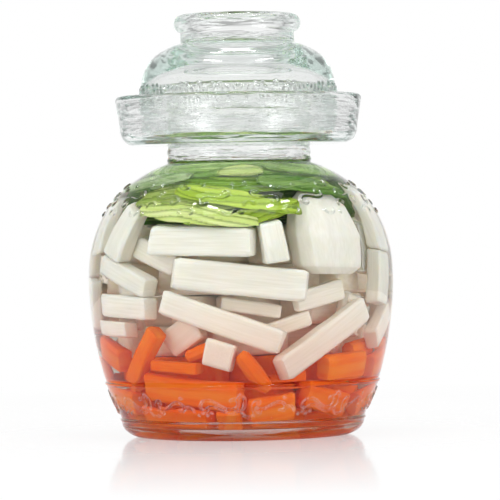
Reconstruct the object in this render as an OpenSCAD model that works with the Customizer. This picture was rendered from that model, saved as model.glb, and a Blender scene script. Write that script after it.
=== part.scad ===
// Water-sealed pickle jar in pressed glass, packed with leek, daikon and carrot.
// Z points up, the table is at zero and the jar's front faces -Y.

/* [Jar body] */
// Diameter of the glass at the widest part of the belly
belly_d = 180; // [150:1:220]
// Height of the widest part above the table
belly_z = 92; // [80:1:110]
// Rise from the widest part to where the shoulder curve would close over the axis
shoulder_rise = 75; // [65:1:90]
// How far the side draws in between the widest part and the pressed belt
belly_tuck = 9.5; // [4:0.5:16]
// Height of the lower bead of the pressed belt
belt_foot_z = 10.5; // [8:0.5:16]
// Height of the pressed belt between its two beads
belt_h = 21.5; // [14:0.5:30]
// How far the belt tapers in from its upper bead to its lower one
belt_taper = 8.7; // [4:0.1:14]
// How far the heel curves in from the lower bead to the foot
heel_tuck = 12.8; // [8:0.2:18]
// Width of the ring that the jar stands on
foot_ring_w = 9; // [5:0.5:14]
// Depth of the hollow under the base
foot_hollow = 2; // [1:0.5:3.5]
// Thickness of the side wall
wall = 4.2; // [3:0.1:6]
// Thickness of the base above the table
base_t = 6; // [5:0.5:9]
// Radius of the curve between the inner wall and the inner floor
inner_heel_r = 18; // [10:1:24]
// Width of a raised bead line
bead_w = 2; // [1.4:0.1:3]
// How far a bead line stands out of the glass
bead_h = 0.8; // [0.4:0.1:1.4]

/* [Neck] */
// Outer diameter of the neck
neck_d = 84.6; // [76:0.2:96]
// Thickness of the neck wall
neck_wall = 4.3; // [3.5:0.1:6]
// Height of the neck between the shoulder and the moat
neck_h = 10.8; // [6:0.2:16]
// How far the mouth stands above the moat's rim
mouth_rise = 8; // [3:0.5:10]
// How far the lip of the mouth stands out of the neck
lip_w = 2; // [1:0.5:4]
// Height of the lip of the mouth
lip_h = 6; // [4:0.5:9]

/* [Water moat] */
// Height of the moat from its underside to its rim
moat_h = 29; // [24:0.5:36]
// Width of the flat underside from the neck to the lower corner
moat_shelf = 20.2; // [17:0.2:26]
// Width of the moat's rounded lower corner
moat_corner_w = 7.8; // [5:0.2:11]
// Height of the moat's rounded lower corner
moat_corner_h = 10.5; // [7:0.5:14]
// How far the moat's wall leans out between the corner and the rim
moat_flare = 2.5; // [1:0.1:5]
// Thickness of the moat's wall
moat_wall = 4.6; // [3.5:0.1:6]
// Thickness of the moat's floor
moat_floor_t = 5; // [4:0.5:7]

/* [Lid] */
// Width of the water channel left outside the lid's skirt
channel_w = 8.2; // [6:0.1:10]
// Clearance between the lid's skirt and the moat's floor
seat_gap = 0.3; // [0.2:0.1:0.6]
// Height of the straight skirt
skirt_h = 23.7; // [21:0.1:30]
// Thickness of the lid's wall
lid_wall = 4; // [3:0.1:5]
// Height of the bead line above the skirt's foot
ridge_h = 14.1; // [8:0.1:18]
// Rise of the dome above the skirt
dome_rise = 34; // [30:0.5:42]
// Thickness of the glass over the mouth
crown_t = 5; // [4:0.5:7]
// How far the floor of the handle's hollow lies below the top of the dome curve
recess_sink = 4.5; // [3:0.5:6]
// Outer diameter of the ring handle
handle_d = 75.2; // [64:0.2:84]
// Width of the ring handle's round bead
handle_bead_w = 10.2; // [8:0.2:13]
// Height of the ring handle's round bead
handle_bead_h = 11; // [8:0.5:14]
// How far the stem under the bead is set in from the bead
handle_tuck = 3.9; // [2:0.1:5]
// Height of the handle's top above the dome curve
handle_rise = 14; // [11:0.5:18]

/* [Filling] */
// How far the vegetables reach above the foot of the neck
fill_rise = 1.5; // [0:0.5:5]
// Clearance between the vegetables and the glass wall
glass_gap = 0.6; // [0.4:0.1:1.2]
// Clearance between the lowest vegetables and the floor of the jar
floor_gap = 0.3; // [0.3:0.1:0.6]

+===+

» Exercise description: Return, please, the lines of the data from the first through the line containing "front faces -Y.", both kept, exactly as they stand and nothing more.

» Full output:
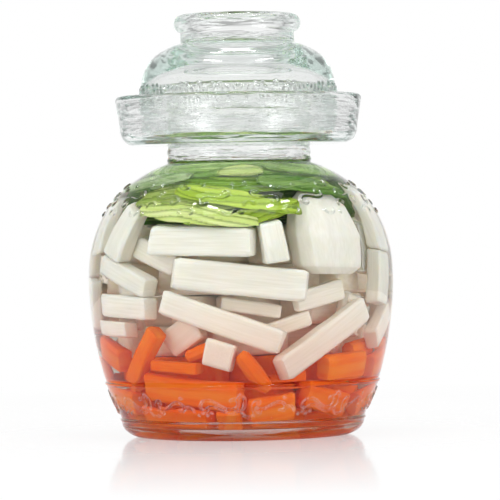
Reconstruct the object in this render as an OpenSCAD model that works with the Customizer. This picture was rendered from that model, saved as model.glb, and a Blender scene script. Write that script after it.
=== part.scad ===
// Water-sealed pickle jar in pressed glass, packed with leek, daikon and carrot.
// Z points up, the table is at zero and the jar's front faces -Y.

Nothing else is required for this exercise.